Whereas a teacher influences with some set agenda, a coach generally facilitates growth driven by the agenda of the leader. The former fits more in a training posture, and the latter fits more in a developing posture. Both are important but distinct.
When we think of Jesus as a coach, we look for when and how He exercised the core coaching practices of listening deeply and asking powerful questions. Many times He is responding to others and sometimes He is utilizing the power of questions to guide the thinking of others. In the description on Amazon of the book, Jesus is the Question, by Martin Copenhaver, we read:
Contrary to some common assumptions, Jesus is not the ultimate Answer Man, but more like the Great Questioner. In the Gospels, Jesus asks many more questions than He answers. To be specific, Jesus asks 307 questions. He is asked 183 of which he only answers three. Asking questions was central to Jesus’ life and teachings.
Coaching is effective because it causes self-reflection and articulation of what comes from within. Open-ended questions require complex thought processes that hopefully elicit deeper beliefs and values. When a leader is able to draw out (Proverbs 20:5) of a person what is influencing his or her thinking and behavior, then dialogue can flow to address strengths and weaknesses. It is at this point that development can result in new ways of leading.

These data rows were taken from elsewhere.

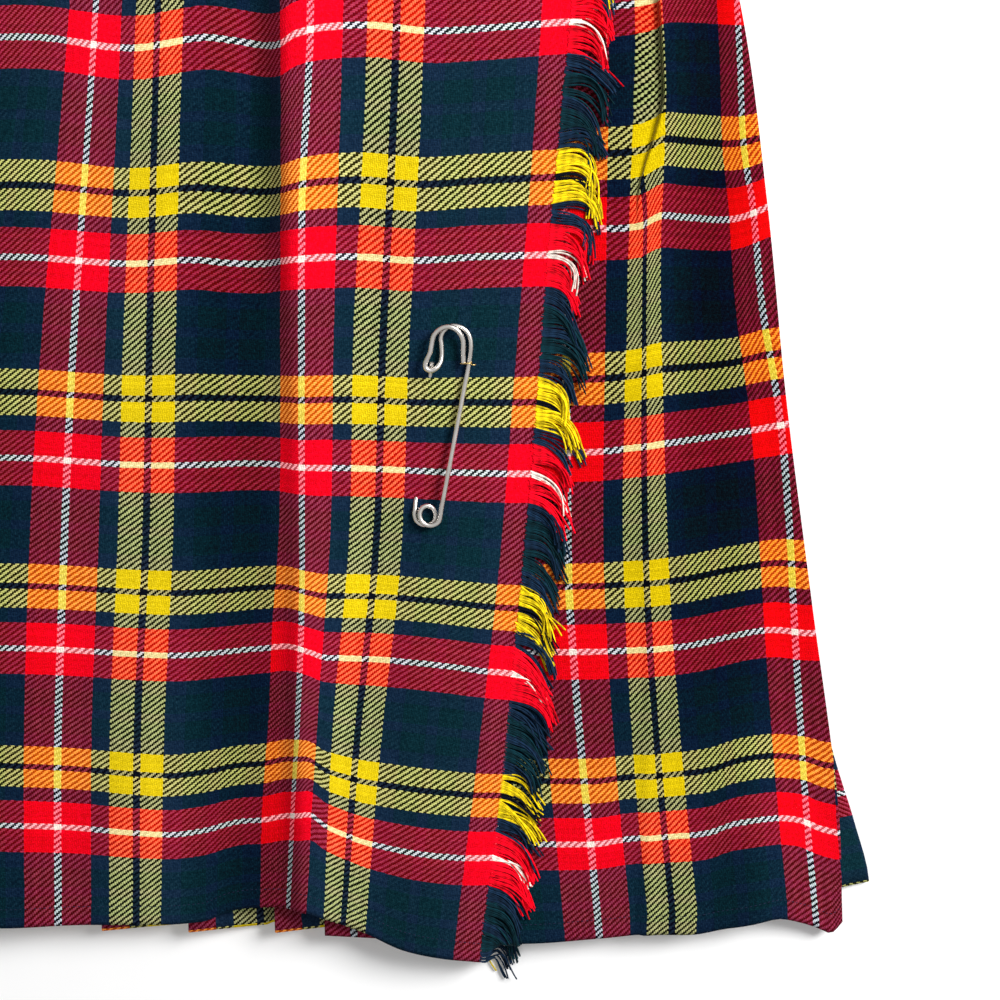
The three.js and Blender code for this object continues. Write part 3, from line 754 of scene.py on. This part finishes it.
def stitchRow():  # small rounded stitches spaced along a line
    tree, given, result = geometryTree("stitch row", {
        "Spacing": ("Float", 0.003), "Length": ("Float", 0.002), "Thickness": ("Float", 0.0006),
        "Finish": ("Material", None)})
    curve = tree.add("GeometryNodeMeshToCurve", {0: given["Path"]})
    points = tree.add("GeometryNodeCurveToPoints", {0: curve, "Length": given["Spacing"]}, mode="LENGTH")
    turn = tree.add("FunctionNodeAlignRotationToVector", {"Vector": points.other("Tangent")}, axis="X")
    ball = tree.add("GeometryNodeMeshUVSphere", {"Segments": 8, "Rings": 5, "Radius": 0.5})
    size = tree.three(given["Length"], given["Thickness"], given["Thickness"])
    placed = tree.add("GeometryNodeInstanceOnPoints", {
        0: points, "Instance": ball, "Rotation": turn, "Scale": size})
    return finished(tree, placed, given, result)


def grown(name, lines, group, values, node=None, thick=None, threads=None):  # runs a tree on lines
    ends = np.cumsum([len(line) for line in lines])
    first = np.setdiff1d(np.arange(ends[-1]), ends - 1)
    mesh = bpy.data.meshes.new(name)
    mesh.from_pydata((np.concatenate(lines) * mm).tolist(), np.stack((first, first + 1), -1).tolist(), [])
    if thick is not None:
        giveValues(mesh, "thick", "FLOAT", "value", np.concatenate(thick))
    if threads is not None:
        giveValues(mesh, "threads", "FLOAT_VECTOR", "vector", np.concatenate(threads))
    source = linked(name + ".line", mesh)
    modifier = source.modifiers.new("grow", "NODES")
    modifier.node_group = group
    for item in group.interface.items_tree:
        if item.in_out == "INPUT" and item.name in values:
            modifier[item.identifier] = values[item.name]
    plain = settled(source).data
    plain.name = name
    bpy.data.objects.remove(source)
    return newPiece(name, plain, node)


wireTree, stitchTree = sweptWire(), stitchRow()


fringe = {
    "yarns": 1100, "points": 15, "sides": 5, "radius": 0.42, "lockYarns": 11, "seed": 12, "inside": 1.2,
    "topInset": 1.5, "foot": -321,
    "length": [(280, 26), (120, 26), (40, 27), (-60, 27.5), (-160, 27), (-230, 27.5), (-290, 27), (-321, 26)],
    "start": [(280, -2), (60, 0), (0, 6), (-100, 16), (-321, 22)],          # degrees below level
    "fall": [(280, 78), (120, 78), (40, 80), (-60, 74), (-160, 68), (-230, 66), (-290, 70), (-321, 76)],
    "stray": [(106, -320, 2), (108.5, -327, 0.9), (110, -331.5, 0.7), (113, -336.5, 0.6)],
}


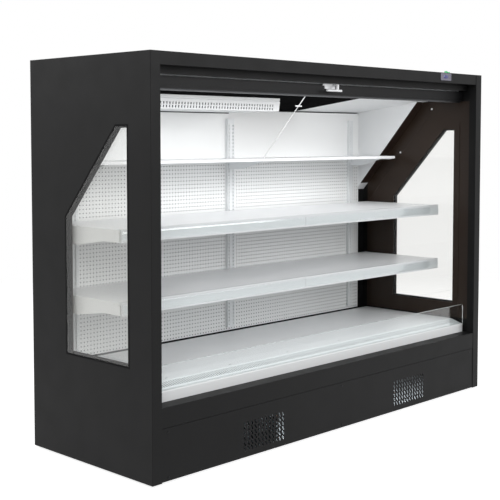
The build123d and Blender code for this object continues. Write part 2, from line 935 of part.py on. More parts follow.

For instance, when the mother of the sons of Zebedee came to Jesus and said, “Command that in your kingdom these two sons of mine may sit, one on your right and one on your left,” (Matthew 20:20-21) Jesus asked the disciples if they knew what was involved. The dialogue that pursued brought them initially to a place of greater understanding, and years later to a very personal understanding. (Acts 12:2; Revelation 1:9) Here Jesus responded by coaching for development.
In another instance, when Jesus asked the disciples, “Who do men say that I am?” some options were stated. But in the end the choice that was potentially transformational was confessed, “You are the Christ.” (Matthew 16:13-16) Partial development took place. Immediately Peter challenged Jesus about His death in such a way that indicated his incomplete understanding. By the time Peter preached a sermon in Acts 2, we see that his understanding was far greater by stating that Jesus’ death was part of God’s predetermined plan. (Acts 2:23) Jesus took initiative to coach Peter to develop an understanding of His person and work.
When coaching is valued and implemented, people grow from the inside out; adjusting their convictions, values, and driving beliefs into their being and doing that reflects Christlikeness. Coaching is a powerful skill to come alongside other disciple making competencies.
To assess your bent for coaching leaders, consider these questions:
- How committed are you to grow in your ability to listen and ask good questions?
- How often do people say that you listen well or ask good questions?
- How aware are you of your tendency to tell solutions over guiding others to discover their best options?
- How willing are you to invest the time so others can learn by ongoing practice with reflection and then re-engage with more dialogue?
- How much do you value the benefit of coaching evidenced by engaging a coach to help yourself?